Поначалу Дмитрий думал, что жизнь на новом месте будет двигаться по плану дом — работа — дом, но на деле оказалось, что даже ночью можно гулять по столице с девушкой без опаски. Дмитрий считает, что дело в религиозности суданцев и в том, что они приняли ислам не так давно — около 150 лет назад:
— Религия остается как бы «свежей», люди действительно прислушиваются к проповедям и заповедям. Например, два года назад правительство отменило студентам какие-то льготы, и буквально на следующий день студенты вышли на улицы жечь покрышки. Но во время пятничной молитвы религиозные лидеры объяснили, что, возможно, правительство не право, но это не значит, что можно разрушать свой родной город. Мелкого события достаточно для начала волнений, но пока суданцы могут это сдерживать, в том числе благодаря религии.
Чтобы выехать из Хартума, иностранцам нужно получать специальное разрешение.
— На белого здесь вряд ли нападут, но можно попасть не в то время не в то место: между деревнями часто бывают вооруженные разборки. Межплеменные волнения есть, но как только поднимается волна напряженности, например, с претензией на власть в стране, то религиозные деятели стараются эту волну быстро погасить. Имамы улавливают малейшие изменения в умонастроениях верующих и стараются все повернуть к мирному разрешению конфликтов.

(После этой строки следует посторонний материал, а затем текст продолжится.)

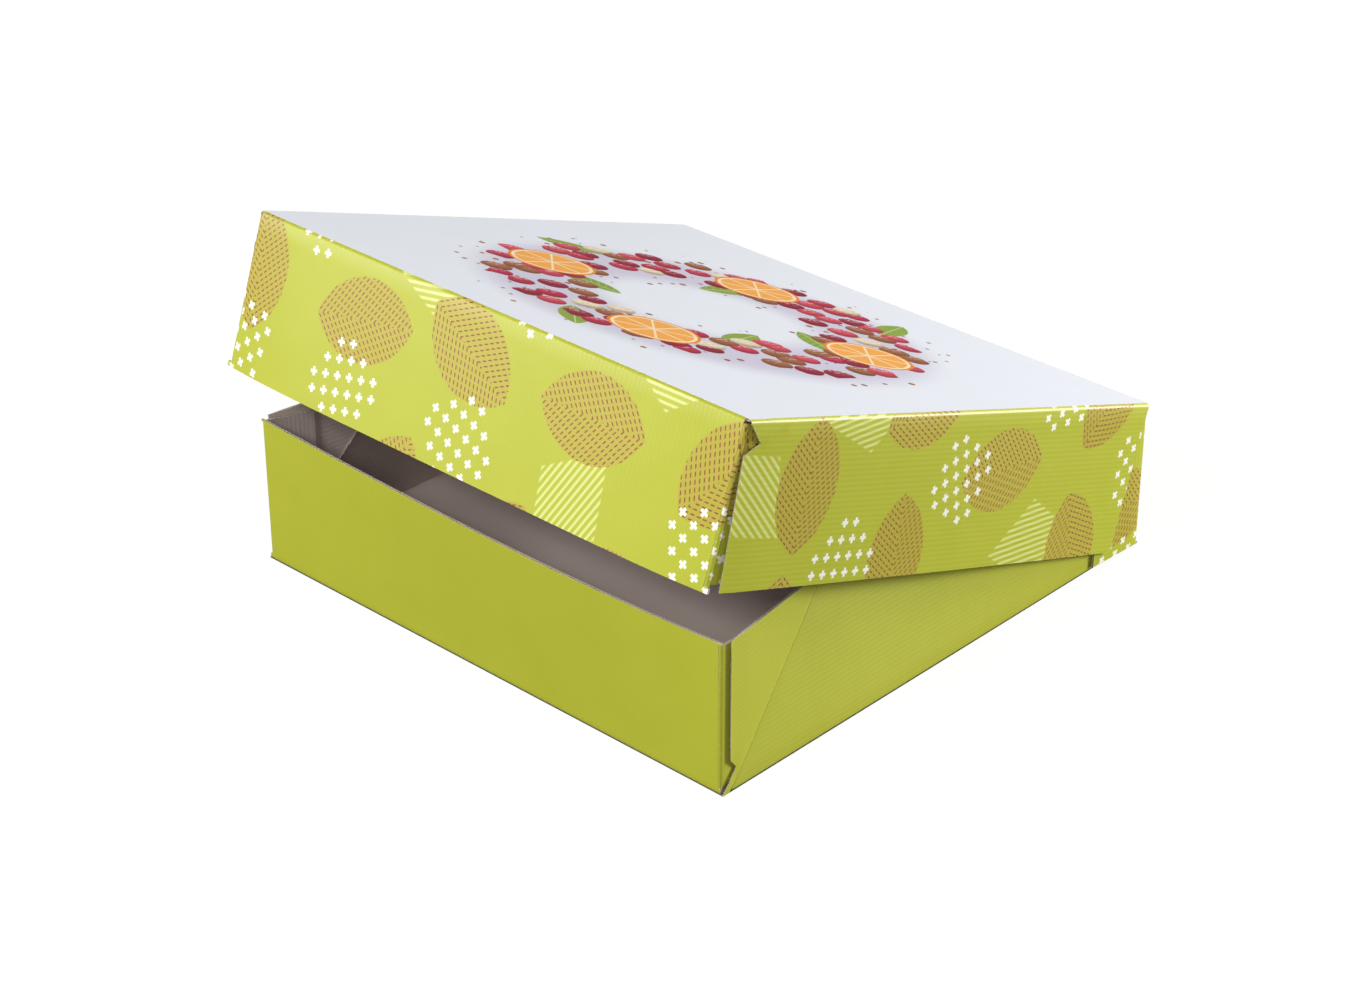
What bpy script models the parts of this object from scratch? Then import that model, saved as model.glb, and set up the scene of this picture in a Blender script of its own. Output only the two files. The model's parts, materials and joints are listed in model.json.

По мнению Дмитрия, в Судане можно жить, если вы сторонник спокойной размеренной жизни и умеете развлечь себя сами. Кроме того, Дмитрий считает, что в Судане во многом более дружелюбная и даже более безопасная атмосфера, чем в родной России.
— В чем-то он похож на Россию. До отделения нефтяного Южного Судана «большой Судан» зарабатывал в основном нефтью. А сейчас пришлось развивать свое производство — например, разрабатывать месторождения золота. В силу религиозности, а может, и климата суданцы не заморачиваются: дороги не ремонтируют, дома строят плохо — на короткий период, мусор не вывозят. В общем, живут одним днем. Это на нас тоже похоже. Но если страна не погрязнет в конфликтах на почве разделения власти и ресурсов, а государству удастся окончательно договориться со всеми вождями территорий, где организована золотодобыча, то, думаю, лет через 10–15 мы сможем увидеть совсем другой, ухоженный, еще более гостеприимный, обеспеченный, туристический Судан.